On 17/09/13 00:11, Tim Landscheidt wrote:
Ryan Lanerlane@wikimedia.org wrote:
[...]
I'm more than happy to recommend a number of cloud services and am more than willing to give advice on how to configure and run tools and bots from those services. It's even possible to reuse the work we're doing in the tools project, or in the Wikimedia infrastructure via our puppet repository since our infrastructure is Open Source.
Very nice idea – how I get the mysql-replication-stream? I got several offers of donation if the Toolserver would continue; the only problem is the replication-data. But because the data is open-source, it shouldn’t be a problem than, should it?
Assuming you found a non-profit, host your infrastructure somewhere that doesn't cause legal issues and every person that has access to the data stream signs an NDA it's likely doable. [...]
The NDA isn't necessary.
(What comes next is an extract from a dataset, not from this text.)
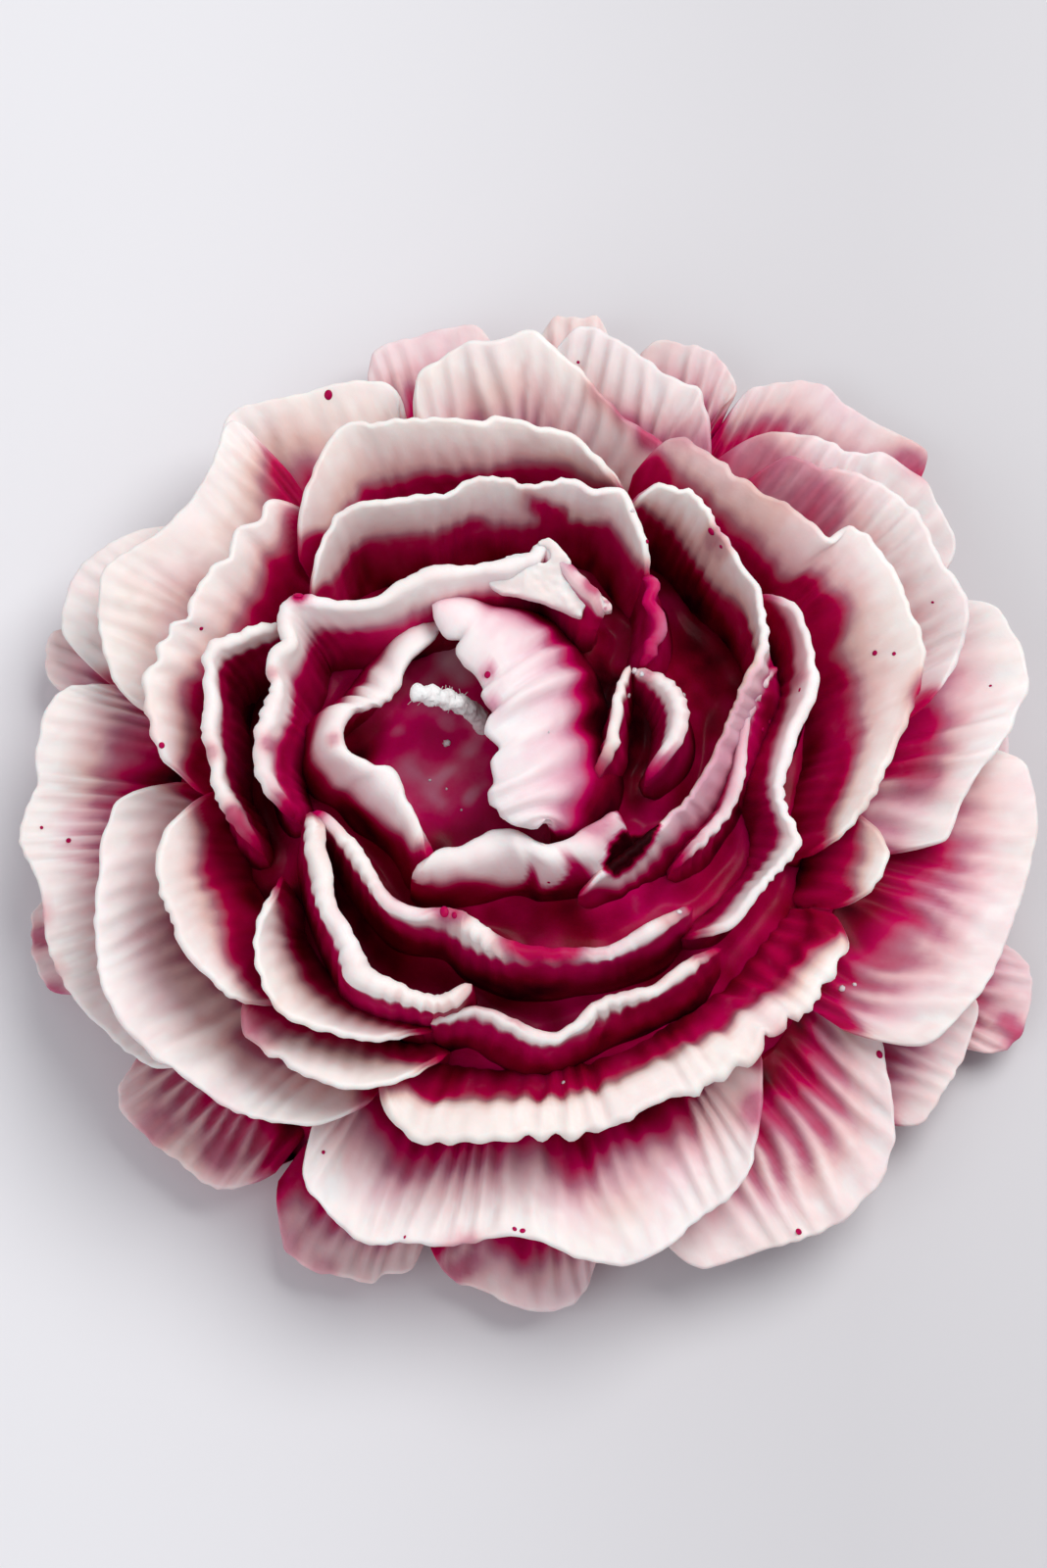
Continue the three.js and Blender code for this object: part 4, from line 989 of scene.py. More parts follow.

According to https://wikitech.wikimedia.org/wiki/Tool_Labs/Database_plan, the data set at the LabsDB stage is free of non-public data (modulo MariaDB accounts information which should probably not go off-site even with an NDA :-)).
So we could (and IMHO should) provide DB dumps/bin logs at dumps.wikimedia.org or somewhere similar to anyone who can download them.
Tim
labs db server do contain the non-public data. It's just not viewable. So there aren't bin logs for just the non-public data. You *could* make a dump of the database (probably creating a new tool, as mysqldump would simply dump the view definition)... assuming you that in doing that you don't kill labs filesystem. ;)